# arrow flight



## IBEWdblung (Jan 31, 2007)

Real quick, When i'm shooting from around 35 yards my grouping is good but how ever some arrows are straight and others have an up ward lift on them (why)?


----------



## Sleazy-E (May 13, 2010)

Describe "upward lift." Do you mean the tip is pointed up, or the tail is pointed up?


----------



## IBEWdblung (Jan 31, 2007)

the tip is up


----------



## bowhunterprime (Jan 28, 2009)

It could be how the arrow is hitting the target if you have a field point that slightly blunted or something like that. Are you sure it's the same arrows that are doing it or is it a random event? -Chris


----------



## Sparky360 (Feb 7, 2010)

*tip up*

If they are grouping good it doesn't matter. As long as they are where you were aiming you have nothing to worry about.


----------



## IBEWdblung (Jan 31, 2007)

i don't know if it is the same arrow in a group of 6 arrows all nocks are touching but the tip of 1 is about 1" to 2" higher


----------



## bowhunterprime (Jan 28, 2009)

Fletching issue?

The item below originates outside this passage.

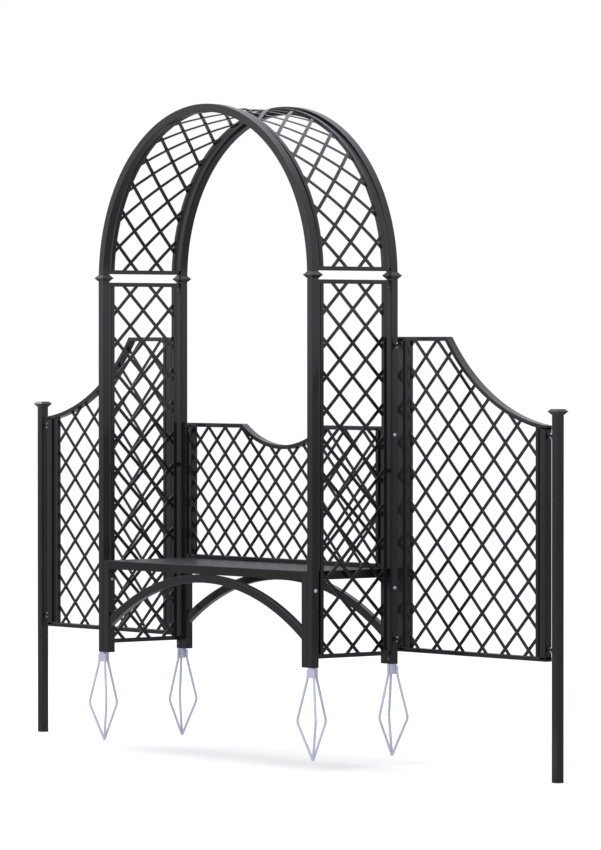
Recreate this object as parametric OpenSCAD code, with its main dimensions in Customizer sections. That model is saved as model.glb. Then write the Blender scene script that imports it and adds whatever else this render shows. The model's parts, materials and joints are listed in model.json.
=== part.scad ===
// Garden arbor bench: four posts under a round arch, a bench between them
// and two hinged trellis wings, each with an outer post that goes into the soil

/* [Posts and arch] */
// Distance across the front between post centres, which is also the arch diameter
post_span = 1620; // [1500:10:1750]
// Distance between the front and rear post centres
post_depth = 486; // [440:2:560]
// Height of the middle of the collars, where the arch springs
spring_h = 1841; // [1790:1:1950]
// Side of the square tube of posts, legs, hoops and wing members
tube = 38; // [34:1:42]
// Corner radius of that tube
tube_round = 3; // [1:0.5:4]
// Wall of the post tube
tube_wall = 2; // [1.5:0.5:3]
// Width of a collar across its edge
collar_w = 68; // [58:1:80]
// Height of a collar
collar_h = 31; // [24:1:40]
// Flat band that a collar keeps against the tube, on each side
collar_lip = 1; // [0.5:0.5:3]
// Length of a spigot that enters a tube
spigot = 16; // [10:1:18]

/* [Trellis panels] */
// Side of the square rails, stiles and panel hoops
rail = 20; // [16:1:24]
// Corner radius of the rails, stiles and panel hoops
rail_round = 2; // [0.5:0.5:3]
// Open gap between a stile and the post or member beside it
panel_gap = 20; // [16:1:24]
// Width of a lattice bar
bar_w = 12; // [8:1:15]
// Thickness of a lattice bar
bar_t = 4; // [3:0.5:5]
// Half a diamond, across
mesh_w = 80.4; // [70:0.1:90]
// Half a diamond, up
mesh_h = 79.35; // [70:0.05:90]
// Underside of the side panels
side_low = 42; // [36:1:60]
// How far the side panels' top lies below the spring of the arch
side_drop = 21; // [19:1:140]
// One lattice crossing on a side panel's middle line, below the panel's top
side_node_drop = 137.3; // [90:0.1:170]
// Middle height of the short spacers beside the stiles
spacer_h = 917; // [700:1:1100]
// Underside of the arch panel's bottom rails, above the spring of the arch
arch_rail_rise = 20.5; // [17:0.5:34]
// Diamonds round the half circle of the arch
arch_cells = 16; // [12:1:20]
// Flat pieces in each curved bar
bar_steps = 10; // [6:1:14]
// Length of the fixing tabs under the panel rails
tab_h = 32; // [28:1:35]
// Thickness of the fixing tabs
tab_t = 3; // [2:0.5:4]
// How far a panel bolt lies below its rail
tab_bolt_drop = 17; // [14:1:19]

/* [Bench] */
// Height of the seat
seat_h = 448; // [400:1:500]
// Depth of the seat's folded edge
fascia = 40; // [25:1:50]
// Thickness of the seat sheet
sheet = 2.4; // [1.5:0.1:2.6]
// Gap between a bench leg and its post
leg_gap = 3; // [3:0.1:6]
// Height of the bench back above the seat
back_h = 675; // [600:1:760]
// Depth of the dip in the bench back
dip_depth = 90; // [50:1:130]
// Width of the dip in the bench back
dip_w = 580; // [420:10:760]
// Diamonds across the opening of the bench back
back_cells = 10.5; // [8.5:1:12.5]
// Half a diamond of the bench back, up
back_mesh_h = 69.5; // [60:0.1:78]
// One crossing on the bench back's middle line, above its bottom rail
back_node_rise = 311.3; // [290:0.1:330]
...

Do you have a spin tester?


----------



## d_money (Aug 29, 2009)

or you are torqing the bow at the shot.


----------



## IBEWdblung (Jan 31, 2007)

no spin tester and i don't think i'm torquing


----------



## IBEWdblung (Jan 31, 2007)

thanks guys i just got done shooting my 80 arrows for the day at 50 yd light wind today group good took time on each made sure i followed each arrow much better thanks


----------